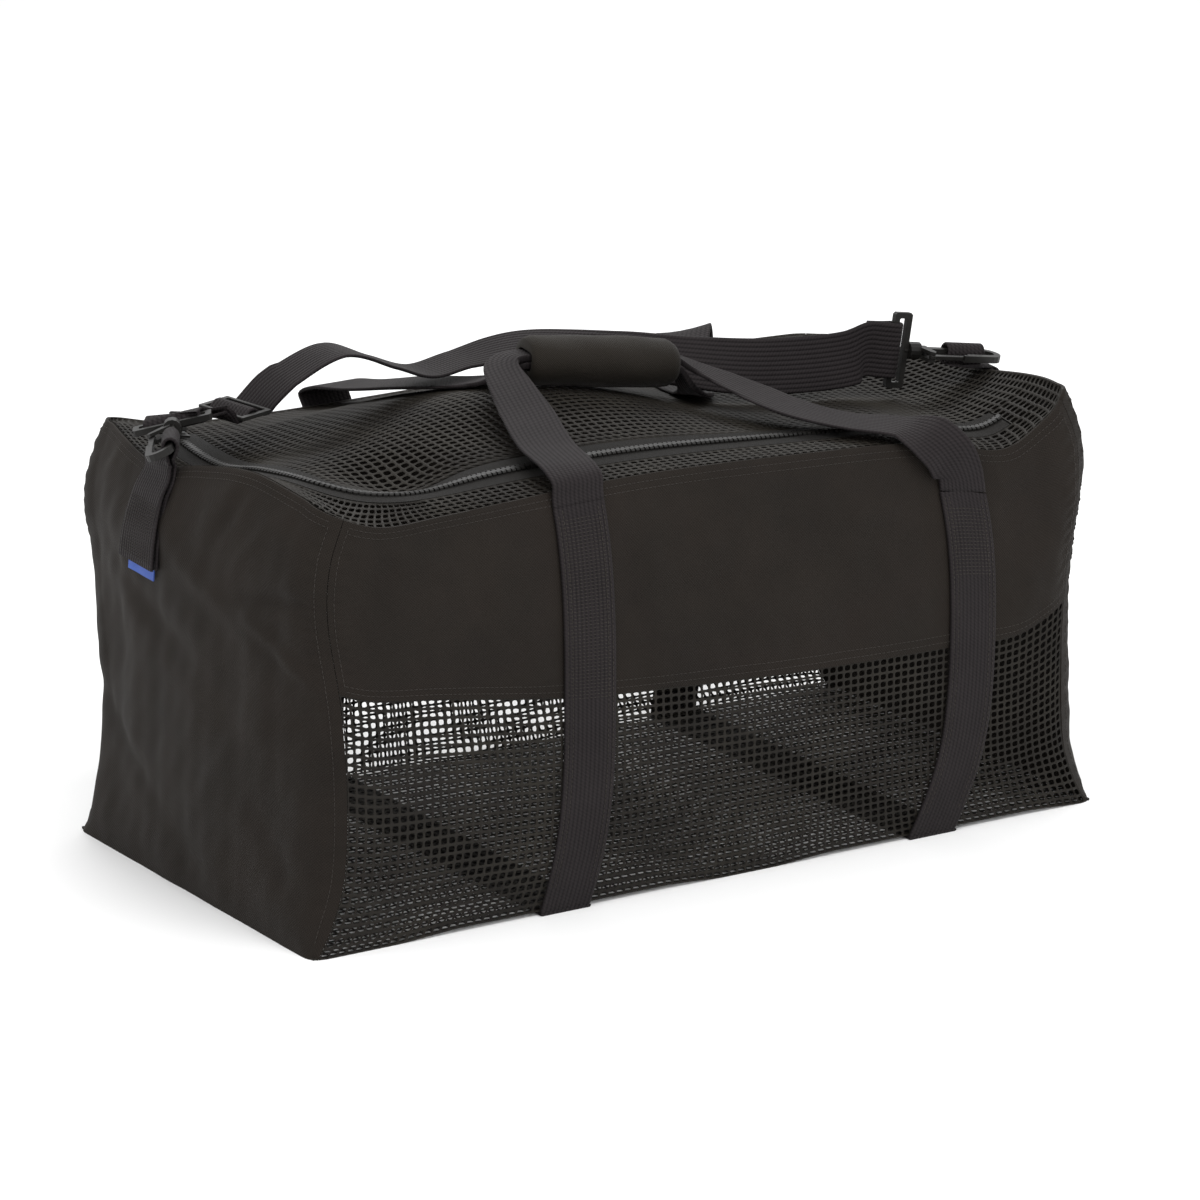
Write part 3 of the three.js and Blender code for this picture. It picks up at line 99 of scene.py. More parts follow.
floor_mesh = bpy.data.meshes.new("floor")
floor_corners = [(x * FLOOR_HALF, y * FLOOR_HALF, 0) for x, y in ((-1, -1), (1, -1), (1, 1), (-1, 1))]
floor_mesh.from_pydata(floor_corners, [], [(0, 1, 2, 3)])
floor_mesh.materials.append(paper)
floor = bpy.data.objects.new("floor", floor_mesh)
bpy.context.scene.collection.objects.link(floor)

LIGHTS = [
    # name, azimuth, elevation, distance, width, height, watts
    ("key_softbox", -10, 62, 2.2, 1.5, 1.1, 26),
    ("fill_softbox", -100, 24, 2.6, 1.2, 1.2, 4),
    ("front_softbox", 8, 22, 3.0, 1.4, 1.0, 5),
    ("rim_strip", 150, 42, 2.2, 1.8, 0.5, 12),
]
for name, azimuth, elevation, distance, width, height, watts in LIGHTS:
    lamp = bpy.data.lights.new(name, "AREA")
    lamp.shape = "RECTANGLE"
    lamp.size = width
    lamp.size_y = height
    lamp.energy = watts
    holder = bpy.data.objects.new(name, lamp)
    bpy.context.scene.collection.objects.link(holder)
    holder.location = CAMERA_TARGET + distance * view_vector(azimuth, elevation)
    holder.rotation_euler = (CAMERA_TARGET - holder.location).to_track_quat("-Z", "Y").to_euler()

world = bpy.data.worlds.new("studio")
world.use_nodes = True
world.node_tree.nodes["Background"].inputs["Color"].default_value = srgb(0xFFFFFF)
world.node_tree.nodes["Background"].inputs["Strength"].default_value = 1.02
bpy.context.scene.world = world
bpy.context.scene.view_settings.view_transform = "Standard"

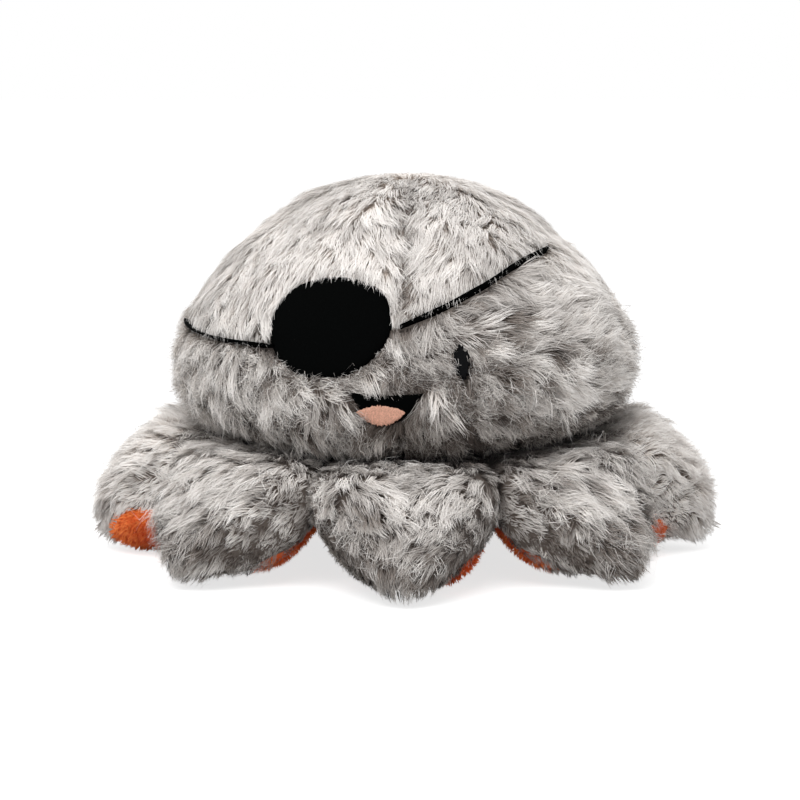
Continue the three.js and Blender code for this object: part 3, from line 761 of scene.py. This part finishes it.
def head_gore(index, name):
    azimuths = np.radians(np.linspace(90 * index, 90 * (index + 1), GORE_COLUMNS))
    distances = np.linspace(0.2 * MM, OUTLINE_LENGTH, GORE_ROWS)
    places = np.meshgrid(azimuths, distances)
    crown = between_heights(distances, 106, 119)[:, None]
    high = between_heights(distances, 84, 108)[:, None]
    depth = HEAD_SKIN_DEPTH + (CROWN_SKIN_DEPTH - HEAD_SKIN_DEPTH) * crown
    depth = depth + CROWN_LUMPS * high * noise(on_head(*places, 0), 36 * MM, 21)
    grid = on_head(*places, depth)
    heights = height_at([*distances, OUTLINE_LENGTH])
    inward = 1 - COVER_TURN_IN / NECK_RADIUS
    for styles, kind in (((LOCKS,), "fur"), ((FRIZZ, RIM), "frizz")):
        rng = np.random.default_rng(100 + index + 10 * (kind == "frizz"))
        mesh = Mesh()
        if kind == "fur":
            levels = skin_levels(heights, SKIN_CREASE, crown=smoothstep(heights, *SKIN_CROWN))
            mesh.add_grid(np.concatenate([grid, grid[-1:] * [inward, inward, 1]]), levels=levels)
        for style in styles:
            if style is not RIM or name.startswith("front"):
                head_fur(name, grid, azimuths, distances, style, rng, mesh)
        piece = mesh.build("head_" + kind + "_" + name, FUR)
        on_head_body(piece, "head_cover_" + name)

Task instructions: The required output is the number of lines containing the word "three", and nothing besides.

Exercise solution: 2